The helicopter can ‘out-see, out-manoeuvre and out-shoot enemy tanks’ with its radar system, inter-helicopter data links and guided missiles, he said.

‘You don’t really need a tank to fight a tank anymore. You can fight it asymmetrically with a helicopter.’

Yesterday, Mindef said the Apache’s radar could pick out more than 128 targets, rate the 16 most dangerous and relay the information instantly to other Apaches through a data link.

Its missiles can also receive targeting information from the radar of another Apache, for coordinated attacks.

This means pilots no longer have to radio each other about enemy positions and pass along firing instructions, a procedure that takes time and is more prone to human error.

The technology which allows data exchange between the helicopters could one day extend to the command post, ground forces and even foot soldiers carrying communication devices connected to a common network, Mindef said.

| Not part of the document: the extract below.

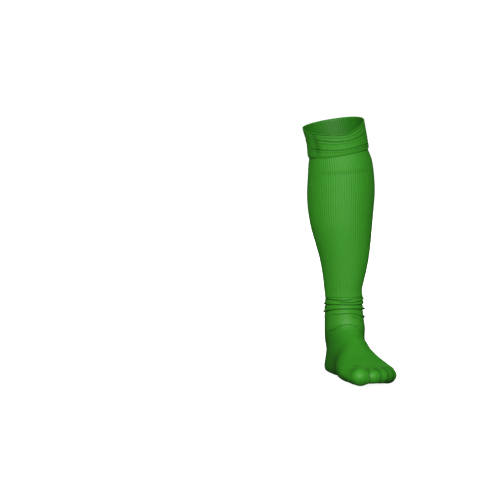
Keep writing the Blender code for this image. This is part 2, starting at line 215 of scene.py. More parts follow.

This technology to integrate forces in the field has emerged only in the last few years.

The United States, Israel and Britain and, to a lesser extent, Australia, are looking into it, said Dr Bernard Loo, an associate professor at the Institute of Defence and Strategic Studies.

But armed forces had to have a more flexible command and control structure to make the technology work, he said.

The foot soldier who spots an enemy target should be able to call an air strike immediately, for instance, rather than have to relay the information up the chains of command. By the time he reaches the commander, the target may have moved.

Dr Loo believes that though not cheap, the technology will be worth it.

He said: ‘The ability to know and see everything in the battlefield has always been the Holy Grail of military commanders.’